Hyper-Engagement Strategy is Working
The core KPI for a Super App is frequency, and Kaspi is accelerating here. Purchases per consumer skyrocketed to 15.0 per quarter, up from 10.4 just a year ago. Innovations like the Kaspi Alaqan (Pay-by-palm) biometric system and expanding e-Grocery dark stores are fundamentally changing consumer habits, making the app a daily necessity rather than an occasional shopping tool.
Other KPIs
Decelerating. EBITDA grew 12% YoY, trailing far behind the 49% revenue growth for the segment. This illustrates the heavy cost of investing in Türkiye and scaling the lower-margin delivery network.
Stable. Up 25% YoY despite the 2% drop in new origination. The trailing effect of previous strong loan growth continues to protect the top line, while credit quality remains pristine with a cost of risk at just 0.7%.
Kaspi issued 5-year senior unsecured notes at 5.9% in April 2026. This strengthens liquidity to absorb cash-burning growth in Türkiye and potential further M&A, specifically the pending acquisition of Rabobank to build out a Turkish banking arm.
Guidance
Stable.

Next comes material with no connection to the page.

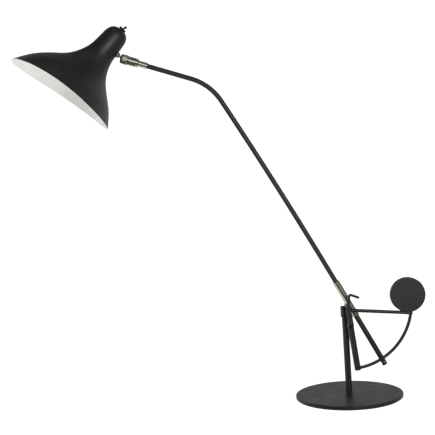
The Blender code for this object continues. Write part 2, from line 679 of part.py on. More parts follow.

Management reiterated full-year guidance, which (based on prior disclosures) calls for Marketplace GMV growth of ~20%, TPV/TFV growth of ~5%, and Adjusted EBITDA growth of ~5%. Given Q1 EBITDA grew 9%, the company is currently tracking slightly ahead of its profitability target.
Key Questions
Bridge to Profitability in Türkiye
With Türkiye now accounting for 50% of e-Commerce GMV, when do you expect the Hepsiburada integration to pivot from an EBITDA drag to a positive contributor to consolidated Net Income?
Payments Margin Floor
Payments EBITDA was completely flat this quarter despite a 14% rise in TPV. Have we reached the bottom of the take-rate compression caused by the shift to Kaspi Pay QR, or should we expect EBITDA to turn negative in this segment?
Fintech Origination Strategy
TFV declined 2% this quarter. Is this entirely a proactive choice to prioritize longer-duration loans, or are you seeing a deterioration in consumer demand or creditworthiness due to the macro environment?